Stored records:
■ ■ ■ ■

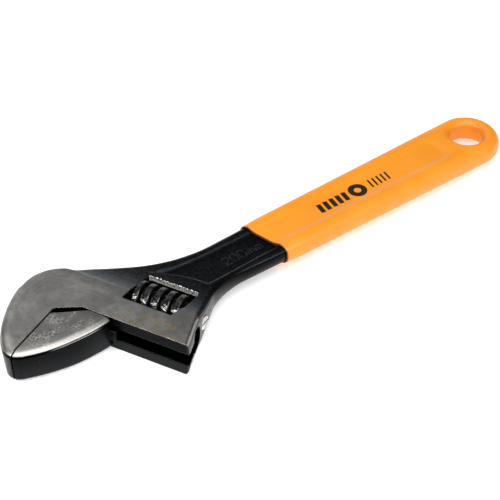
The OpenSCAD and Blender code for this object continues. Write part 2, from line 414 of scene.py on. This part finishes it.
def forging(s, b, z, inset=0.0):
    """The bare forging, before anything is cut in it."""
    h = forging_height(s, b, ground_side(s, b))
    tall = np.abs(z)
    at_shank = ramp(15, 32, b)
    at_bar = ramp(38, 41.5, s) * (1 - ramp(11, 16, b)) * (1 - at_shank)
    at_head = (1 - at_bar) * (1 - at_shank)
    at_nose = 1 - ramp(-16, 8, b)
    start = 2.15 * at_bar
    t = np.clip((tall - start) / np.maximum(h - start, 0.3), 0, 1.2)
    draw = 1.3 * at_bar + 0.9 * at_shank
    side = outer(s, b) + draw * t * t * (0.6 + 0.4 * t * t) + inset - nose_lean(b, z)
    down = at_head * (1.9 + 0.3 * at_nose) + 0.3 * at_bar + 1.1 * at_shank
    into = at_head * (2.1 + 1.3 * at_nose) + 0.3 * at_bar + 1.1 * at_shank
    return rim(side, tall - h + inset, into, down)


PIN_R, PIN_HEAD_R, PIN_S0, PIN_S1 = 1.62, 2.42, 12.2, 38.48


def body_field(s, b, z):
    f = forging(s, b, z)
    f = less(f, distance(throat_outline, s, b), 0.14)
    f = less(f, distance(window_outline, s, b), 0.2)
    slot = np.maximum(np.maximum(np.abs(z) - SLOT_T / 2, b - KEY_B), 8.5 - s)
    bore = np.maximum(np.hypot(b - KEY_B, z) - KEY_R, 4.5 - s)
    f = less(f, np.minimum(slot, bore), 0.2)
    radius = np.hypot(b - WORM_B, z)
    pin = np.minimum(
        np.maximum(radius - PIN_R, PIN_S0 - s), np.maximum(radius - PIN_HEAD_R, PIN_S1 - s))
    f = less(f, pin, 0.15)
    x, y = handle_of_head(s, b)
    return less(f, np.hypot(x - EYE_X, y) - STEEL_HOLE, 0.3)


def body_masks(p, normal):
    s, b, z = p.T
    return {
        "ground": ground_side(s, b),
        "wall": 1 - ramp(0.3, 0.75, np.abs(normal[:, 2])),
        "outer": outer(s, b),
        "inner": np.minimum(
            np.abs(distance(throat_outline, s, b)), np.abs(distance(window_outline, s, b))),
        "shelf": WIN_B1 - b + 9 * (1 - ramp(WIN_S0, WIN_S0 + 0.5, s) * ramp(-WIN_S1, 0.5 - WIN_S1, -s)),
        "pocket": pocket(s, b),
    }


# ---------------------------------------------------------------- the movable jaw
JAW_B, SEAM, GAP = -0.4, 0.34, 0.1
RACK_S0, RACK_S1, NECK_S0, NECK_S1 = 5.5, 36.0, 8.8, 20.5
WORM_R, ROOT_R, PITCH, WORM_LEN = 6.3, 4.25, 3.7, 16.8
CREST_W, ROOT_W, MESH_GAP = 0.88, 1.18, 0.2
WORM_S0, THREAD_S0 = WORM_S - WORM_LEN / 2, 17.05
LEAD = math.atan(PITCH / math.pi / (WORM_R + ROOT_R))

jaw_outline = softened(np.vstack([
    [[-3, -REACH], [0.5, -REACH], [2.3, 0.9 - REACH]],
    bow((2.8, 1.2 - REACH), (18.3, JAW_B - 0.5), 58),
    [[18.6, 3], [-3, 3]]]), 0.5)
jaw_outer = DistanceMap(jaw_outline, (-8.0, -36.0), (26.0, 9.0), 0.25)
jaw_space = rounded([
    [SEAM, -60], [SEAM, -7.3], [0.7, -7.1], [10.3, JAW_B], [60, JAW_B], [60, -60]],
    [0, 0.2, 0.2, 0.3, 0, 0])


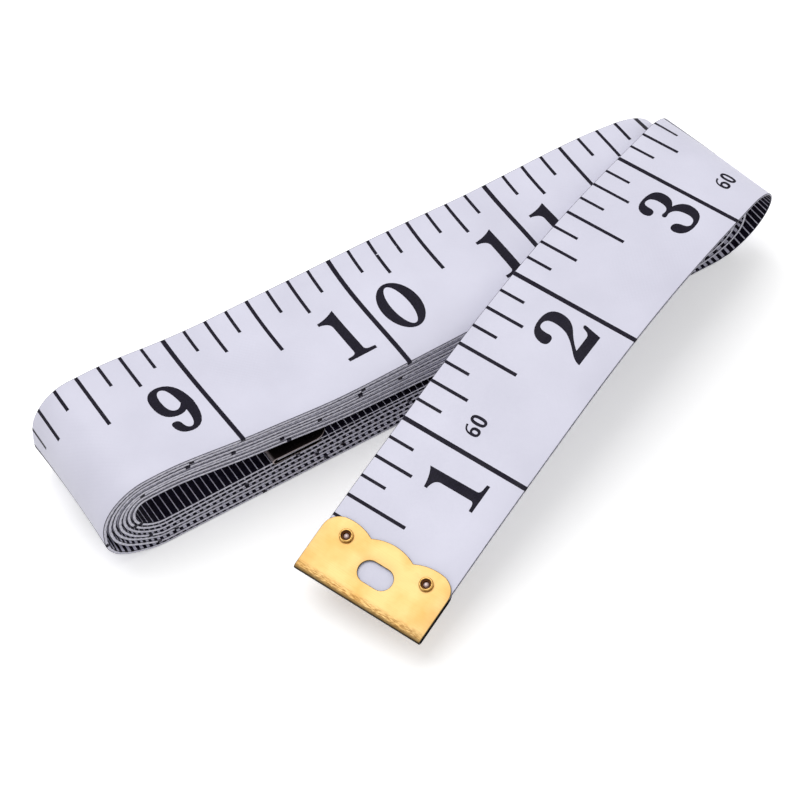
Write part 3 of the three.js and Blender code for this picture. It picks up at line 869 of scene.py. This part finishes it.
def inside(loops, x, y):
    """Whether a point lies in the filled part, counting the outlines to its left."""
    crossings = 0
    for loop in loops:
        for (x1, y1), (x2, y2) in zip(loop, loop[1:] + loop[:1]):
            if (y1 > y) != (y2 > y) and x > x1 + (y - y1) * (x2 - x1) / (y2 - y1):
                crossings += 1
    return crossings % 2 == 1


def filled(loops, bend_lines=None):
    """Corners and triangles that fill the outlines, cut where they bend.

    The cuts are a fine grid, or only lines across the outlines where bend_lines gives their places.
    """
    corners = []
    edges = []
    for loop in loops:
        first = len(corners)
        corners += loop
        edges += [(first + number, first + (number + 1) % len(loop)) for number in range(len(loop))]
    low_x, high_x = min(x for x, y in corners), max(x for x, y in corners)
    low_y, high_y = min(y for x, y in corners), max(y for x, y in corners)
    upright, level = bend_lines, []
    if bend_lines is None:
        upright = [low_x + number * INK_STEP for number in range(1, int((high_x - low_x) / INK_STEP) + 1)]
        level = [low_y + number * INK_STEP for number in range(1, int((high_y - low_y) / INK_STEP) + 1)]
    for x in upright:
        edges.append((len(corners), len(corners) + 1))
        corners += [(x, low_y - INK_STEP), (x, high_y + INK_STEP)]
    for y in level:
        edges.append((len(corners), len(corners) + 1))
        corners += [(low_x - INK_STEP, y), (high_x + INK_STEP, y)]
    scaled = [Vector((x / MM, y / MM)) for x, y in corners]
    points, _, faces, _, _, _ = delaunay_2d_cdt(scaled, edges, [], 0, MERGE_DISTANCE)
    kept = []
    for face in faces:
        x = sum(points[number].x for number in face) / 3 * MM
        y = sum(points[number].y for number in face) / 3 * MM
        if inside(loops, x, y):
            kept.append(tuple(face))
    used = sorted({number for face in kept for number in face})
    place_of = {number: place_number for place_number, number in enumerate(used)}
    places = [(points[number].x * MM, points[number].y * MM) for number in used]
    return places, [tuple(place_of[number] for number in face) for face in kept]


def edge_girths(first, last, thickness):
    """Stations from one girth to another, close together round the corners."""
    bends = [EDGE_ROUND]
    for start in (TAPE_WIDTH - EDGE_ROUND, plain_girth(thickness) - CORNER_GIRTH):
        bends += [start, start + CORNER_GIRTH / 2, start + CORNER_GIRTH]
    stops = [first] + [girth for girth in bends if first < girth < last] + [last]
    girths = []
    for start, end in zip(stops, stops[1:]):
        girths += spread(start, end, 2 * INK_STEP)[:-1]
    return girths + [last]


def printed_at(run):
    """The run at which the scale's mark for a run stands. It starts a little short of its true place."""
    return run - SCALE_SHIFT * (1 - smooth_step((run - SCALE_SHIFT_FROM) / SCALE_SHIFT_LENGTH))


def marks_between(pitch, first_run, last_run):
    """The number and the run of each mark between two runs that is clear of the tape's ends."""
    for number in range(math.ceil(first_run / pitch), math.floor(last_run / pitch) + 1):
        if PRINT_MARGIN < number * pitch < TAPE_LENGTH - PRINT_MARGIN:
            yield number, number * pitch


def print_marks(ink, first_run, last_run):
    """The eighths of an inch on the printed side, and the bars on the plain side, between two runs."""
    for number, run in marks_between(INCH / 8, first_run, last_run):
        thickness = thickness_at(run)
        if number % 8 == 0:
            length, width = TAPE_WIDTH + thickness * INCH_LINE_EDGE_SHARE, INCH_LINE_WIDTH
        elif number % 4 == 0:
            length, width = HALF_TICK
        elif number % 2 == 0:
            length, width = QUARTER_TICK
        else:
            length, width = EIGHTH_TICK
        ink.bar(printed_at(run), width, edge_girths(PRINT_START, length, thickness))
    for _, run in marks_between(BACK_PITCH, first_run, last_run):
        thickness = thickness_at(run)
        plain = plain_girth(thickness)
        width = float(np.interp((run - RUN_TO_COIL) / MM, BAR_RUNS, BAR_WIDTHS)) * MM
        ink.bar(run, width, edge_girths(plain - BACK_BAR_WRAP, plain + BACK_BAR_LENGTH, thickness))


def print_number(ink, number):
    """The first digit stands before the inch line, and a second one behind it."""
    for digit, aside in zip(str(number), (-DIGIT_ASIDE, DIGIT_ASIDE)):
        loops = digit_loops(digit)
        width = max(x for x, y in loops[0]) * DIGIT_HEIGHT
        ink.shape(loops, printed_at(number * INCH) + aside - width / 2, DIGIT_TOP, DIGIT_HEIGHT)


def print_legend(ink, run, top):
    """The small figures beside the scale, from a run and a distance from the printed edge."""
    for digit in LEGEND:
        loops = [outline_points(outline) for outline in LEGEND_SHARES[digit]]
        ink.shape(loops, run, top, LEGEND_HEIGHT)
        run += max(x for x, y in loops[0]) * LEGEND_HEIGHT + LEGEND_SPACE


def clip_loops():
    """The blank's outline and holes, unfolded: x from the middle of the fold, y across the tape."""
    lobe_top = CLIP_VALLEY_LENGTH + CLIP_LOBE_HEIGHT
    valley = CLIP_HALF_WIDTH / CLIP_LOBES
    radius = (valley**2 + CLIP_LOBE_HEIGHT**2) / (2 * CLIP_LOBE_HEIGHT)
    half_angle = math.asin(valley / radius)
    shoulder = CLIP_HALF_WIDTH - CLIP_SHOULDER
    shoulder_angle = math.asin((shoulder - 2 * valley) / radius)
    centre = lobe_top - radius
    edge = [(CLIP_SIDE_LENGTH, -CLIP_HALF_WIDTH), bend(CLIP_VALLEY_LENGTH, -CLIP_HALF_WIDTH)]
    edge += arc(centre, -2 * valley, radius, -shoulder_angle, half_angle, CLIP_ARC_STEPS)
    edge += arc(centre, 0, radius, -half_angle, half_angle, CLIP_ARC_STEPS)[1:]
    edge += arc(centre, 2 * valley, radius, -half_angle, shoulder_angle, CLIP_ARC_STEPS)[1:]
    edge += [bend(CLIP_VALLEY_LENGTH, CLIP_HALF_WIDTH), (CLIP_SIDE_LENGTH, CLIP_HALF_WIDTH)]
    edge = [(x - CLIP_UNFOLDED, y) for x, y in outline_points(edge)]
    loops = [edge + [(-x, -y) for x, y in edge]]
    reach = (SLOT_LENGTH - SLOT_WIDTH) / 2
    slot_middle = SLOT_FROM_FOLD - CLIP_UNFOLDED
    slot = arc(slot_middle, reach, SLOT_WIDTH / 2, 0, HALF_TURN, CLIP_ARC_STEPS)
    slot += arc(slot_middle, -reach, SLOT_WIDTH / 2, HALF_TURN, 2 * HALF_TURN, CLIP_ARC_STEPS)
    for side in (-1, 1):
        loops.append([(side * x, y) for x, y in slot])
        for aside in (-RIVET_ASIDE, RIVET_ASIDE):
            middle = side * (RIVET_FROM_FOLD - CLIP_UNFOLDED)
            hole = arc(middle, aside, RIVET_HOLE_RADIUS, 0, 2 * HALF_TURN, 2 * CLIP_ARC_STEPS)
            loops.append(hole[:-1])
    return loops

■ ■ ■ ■

▶ What is needed: Word for word, reproduce the listing above from its start up to and including the line that has "PIN_R, PIN_HEAD_R, PIN_S0, PIN_S1". Give only those lines.

▶ Exercise result:
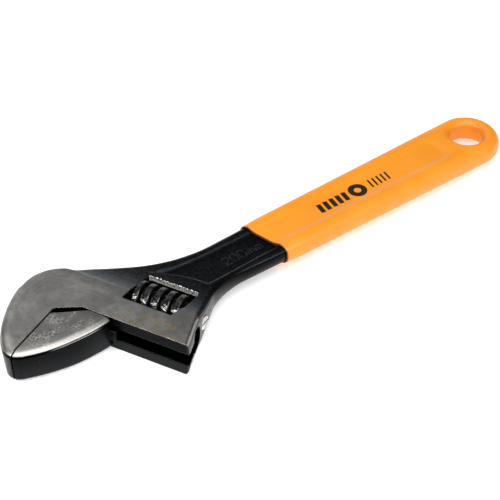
The OpenSCAD and Blender code for this object continues. Write part 2, from line 414 of scene.py on. This part finishes it.
def forging(s, b, z, inset=0.0):
    """The bare forging, before anything is cut in it."""
    h = forging_height(s, b, ground_side(s, b))
    tall = np.abs(z)
    at_shank = ramp(15, 32, b)
    at_bar = ramp(38, 41.5, s) * (1 - ramp(11, 16, b)) * (1 - at_shank)
    at_head = (1 - at_bar) * (1 - at_shank)
    at_nose = 1 - ramp(-16, 8, b)
    start = 2.15 * at_bar
    t = np.clip((tall - start) / np.maximum(h - start, 0.3), 0, 1.2)
    draw = 1.3 * at_bar + 0.9 * at_shank
    side = outer(s, b) + draw * t * t * (0.6 + 0.4 * t * t) + inset - nose_lean(b, z)
    down = at_head * (1.9 + 0.3 * at_nose) + 0.3 * at_bar + 1.1 * at_shank
    into = at_head * (2.1 + 1.3 * at_nose) + 0.3 * at_bar + 1.1 * at_shank
    return rim(side, tall - h + inset, into, down)


PIN_R, PIN_HEAD_R, PIN_S0, PIN_S1 = 1.62, 2.42, 12.2, 38.48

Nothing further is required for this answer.